Need for additional features to support prediction
The findings indicate that synthetic data alone cannot fully offset the absence of key operational variables. Features such as real-time weather conditions and air traffic congestion are likely critical for accurately predicting diversions. Without such inputs, model performance remains constrained — even when trained on augmented data — underscoring the importance of integrating synthetic augmentation with rich, domain-relevant real-world features that are strongly correlated with diversion events.
Applicability to other rare event scenarios
The augmentation strategy demonstrated here — isolating rare events, training a targeted generative model, and blending synthetic cases into the training set — is directly transferable to other rare ATM scenarios such as emergency declarations, runway incursions, or severe weather encounters, wherever historical data is insufficient for robust model training.
Conclusion
UC5 demonstrates that synthetic data augmentation with Gaussian Copula effectively addresses the class imbalance challenge in flight diversion prediction.
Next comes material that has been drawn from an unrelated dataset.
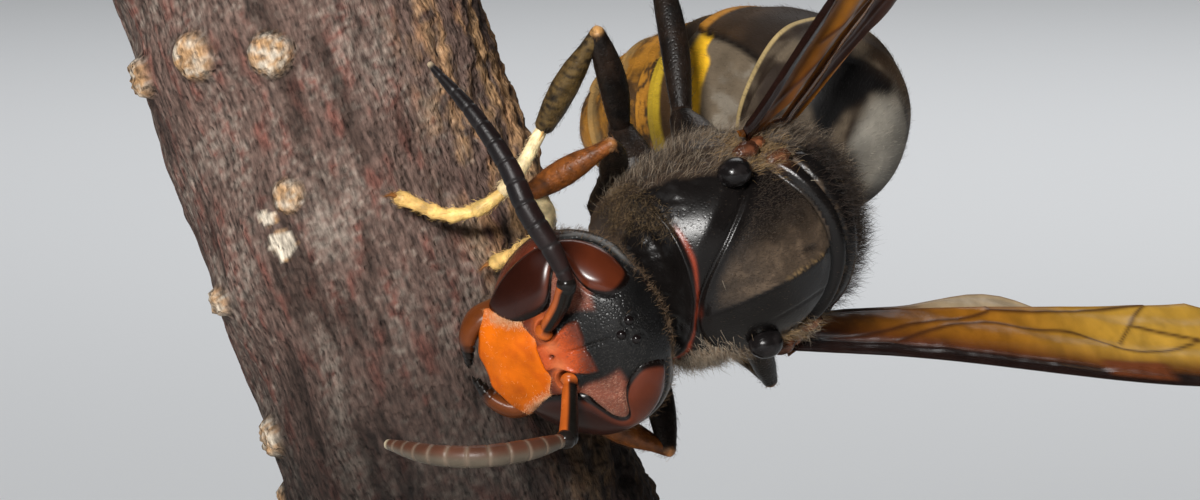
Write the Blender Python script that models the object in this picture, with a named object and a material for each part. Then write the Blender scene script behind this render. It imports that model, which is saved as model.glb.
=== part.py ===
"""Asian hornet worker at life size, gripping a short cut length of branch on a plain display stand.

Lengths are in millimetres and become metres when a mesh is made. Three frames carry the animal:
specimen (right, away, up as the front view sees it), thorax and head (right, forward, up of the body
part). The specimen frame leans by VIEW_RISE, so the front view looks slightly down on the hornet.
"""
import math

import bmesh
import bpy
import numpy as np
from mathutils import Matrix

MM = 0.001
GAP = 0.2                     # clear space between neighbouring pieces
VIEW_RISE = 6.0               # degrees that the front view looks down
SPECIMEN_ORIGIN = (0.6, -5.2, 26.0)   # world place of the specimen frame

# Body places in the specimen frame, and turns as roll, pitch, turn in degrees
THORAX_CENTRE = (2.85, 0.0, 0.11)
THORAX_TURN = (20.0, 30.0, 21.7)
HEAD_CENTRE = (-0.49, -2.85, -1.95)
HEAD_TURN = (15.0, -30.0, 15.0)

# Thorax sections from neck to waist: forward place, half width, top, bottom
THORAX_SECTIONS = (
    (2.95, 0.65, 0.25, -0.95),
    (2.78, 1.20, 0.80, -1.50),
    (2.42, 1.78, 1.30, -1.95),
    (2.00, 2.15, 1.74, -2.25),
    (1.20, 2.42, 2.30, -2.55),
    (0.30, 2.58, 2.68, -2.72),
    (-0.60, 2.55, 2.78, -2.75),
    (-1.50, 2.36, 2.60, -2.62),
    (-2.30, 2.12, 2.15, -2.40),
    (-3.00, 1.80, 1.35, -2.15),
    (-3.60, 1.35, 0.55, -1.85),
    (-4.00, 0.85, -0.35, -1.60),
)
SUTURE_RADIUS = 2.25          # plan radius of the front edge of the mesoscutum
SUTURE_CENTRE = -0.20
SUTURE_SIDE = 0.55            # where the collar ends beside the tegula
SUTURE_LEAN = 0.30            # how fast the collar's rear edge runs forward on its way down
SCUTELLUM_FRONT = -1.50
SCUTELLUM_REAR = -2.45
SCUTELLUM_FLOOR = 1.10
TEGULA_PLACE = (2.25, 0.42, 1.86)
TEGULA_RADIUS = 0.42

HEAD_HALF_WIDTH = 2.47
HEAD_TOP = 2.20
HEAD_BOTTOM = 2.15
HEAD_BACK = 1.02
HEAD_FRONT = 1.25
HEAD_BOXINESS = 0.80          # below 1 the face is flatter than an ellipsoid's
CHIN_NARROWING = 0.10
EYE_FACING = 62.0             # degrees that an eye looks away from straight ahead
EYE_MIDDLE = (0.55, 0.05)     # sideways and up, in the plane that an eye faces
EYE_HALF = (0.98, 1.66)
EYE_NOTCH = (0.66, 0.40, 0.42)   # height, depth and half length of the notch by the antenna
EYE_FLOOR = 0.75
EYE_PROUD = 0.13
CLYPEUS_OUTLINE = ((0.50, -0.42), (0.92, -0.75), (1.08, -1.20), (0.98, -1.65), (0.62, -1.98), (0.25, -1.90))
CLYPEUS_FLOOR = 0.60
CLYPEUS_PROUD = 0.08
OCELLI = ((0.0, 1.42), (0.24, 1.68), (-0.24, 1.68))
OCELLUS_RADIUS = 0.17
MANDIBLE_PATH = ((1.30, 0.40, -1.60), (1.22, 0.68, -2.06), (0.86, 0.82, -2.44), (0.32, 0.84, -2.68))
MANDIBLE_RADII = (0.46, 0.47, 0.38, 0.17)

# Antennae in the specimen frame: scape from its socket to its end, then the flagellum
SCAPE_RADII = (0.25, 0.25, 0.27)
FLAGELLUM_RADII = (0.22, 0.25, 0.26, 0.26, 0.25, 0.20)
FLAGELLOMERES = 11
ANTENNAE = {
    "right": {
        "scape": ((-1.28, -4.05, -1.88), (-0.92, -4.78, -1.28), (-0.77, -5.30, -0.86)),
        "flagellum": ((-0.75, -5.36, -0.70), (-1.10, -5.50, 0.02), (-1.66, -5.50, 0.92),
                      (-2.12, -5.36, 1.95), (-2.90, -5.05, 3.12), (-3.90, -4.60, 4.26)),
    },
    "left": {
        "scape": ((-0.70, -3.80, -3.00), (-0.70, -4.30, -3.75), (-0.73, -4.72, -4.32)),
        "flagellum": ((-0.85, -4.82, -4.36), (-1.75, -5.70, -4.58), (-2.80, -6.05, -4.70),
                      (-3.85, -5.65, -4.66), (-4.85, -4.50, -4.46)),
    },
}

# Gaster: rear rim of each segment in the specimen frame, with its radius
WAIST = (5.50, 3.25, 1.85)
SEGMENT_RIMS = (
    ((5.22, 5.55, 3.30), 2.40),
    ((3.72, 7.20, 3.42), 2.52),
    ((2.80, 8.85, 3.26), 2.38),
    ((1.75, 10.00, 3.25), 2.05),
    ((0.65, 10.95, 3.02), 1.48),
    ((-0.45, 11.55, 2.75), 0.40),
)
FIRST_SEGMENT = ((0.0, 0.20), (0.14, 0.30), (0.30, 0.62), (0.50, 0.88), (0.75, 0.99), (1.0, 1.0))
NEXT_SEGMENT = ((0.0, 0.90), (0.25, 0.97), (0.60, 1.02), (1.0, 1.0))   # share of the way, share of the radius
GASTER_HEIGHT = 0.95          # height over width
GASTER_BACK = (0.80, 0.50, 0.32)   # where its back faces, in the specimen frame

WING_THICKNESS = 0.50
VEIN_RISE = 0.10
# Wings in the thorax frame: root, heading and twist about the heading in degrees. A wing's bow moves it
# forward: by the first length everywhere, and by the second more between the two distances from the root.
WINGS = {
    "right": ((2.79, -0.50, 1.16), (0.424, -0.882, -0.209), -28.0),
    "left": ((-2.66, -0.62, 1.28), (-0.385, -0.905, -0.18), -50.0),
}
FOREWING = {
    "length": 19.2, "start": 0.0, "below": 0.0, "rows": 22, "stigma": (0.585, 0.665),
    "widths": ((0.0, 0.50), (0.05, 0.90), (0.10, 1.25), (0.26, 1.60), (0.42, 2.00), (0.57, 2.35), (0.70, 2.60),
               (0.83, 2.75), (0.91, 2.30), (1.0, 0.50)),
    "veins": (0.06, 0.26, 0.52, 0.78), "edge_in": {"left": 0.0, "right": 0.0},
    "bow": {"left": (0.0, 0.50, 3.0, 14.0), "right": (0.22, 0.30, 0.0, 4.0)},
}
HINDWING = {
    "length": 12.6, "start": 1.2, "below": 0.82, "rows": 15, "stigma": (2.0, 2.0),
    "widths": ((0.0, 0.50), (0.143, 0.75), (0.30, 0.90), (0.46, 1.30), (0.54, 1.38), (0.643, 1.00), (0.86, 0.80),
               (1.0, 0.30)),
    "veins": (0.08, 0.45, 0.80), "edge_in": {"left": 0.85, "right": 1.45},
    "bow": {"left": (0.0, 0.0, 0.0, 1.0), "right": (0.0, 0.0, 0.0, 1.0)},
}
TIP_SWEEP = 0.9               # how far the front edge curves in at the tip
TIP_THINNING = 0.45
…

The generated diversions are statistically plausible (76.71% average similarity) and sufficiently realistic to be difficult to distinguish from actual events (62.46% classifier accuracy). When used to augment real training data, they produce consistent and substantial improvements across all imbalanced-data classification metrics, with F1 score increasing from 0.044 to 0.218 and ROC-AUC from 0.652 to 0.714.
However, the overall prediction performance remains limited, reflecting that the BTS dataset lacks features directly correlated with the diversion phenomenon — particularly real-time weather and operational context. Future work should focus on enriching the feature set with domain-relevant variables to realise the full potential of synthetic augmentation for this safety-critical prediction task.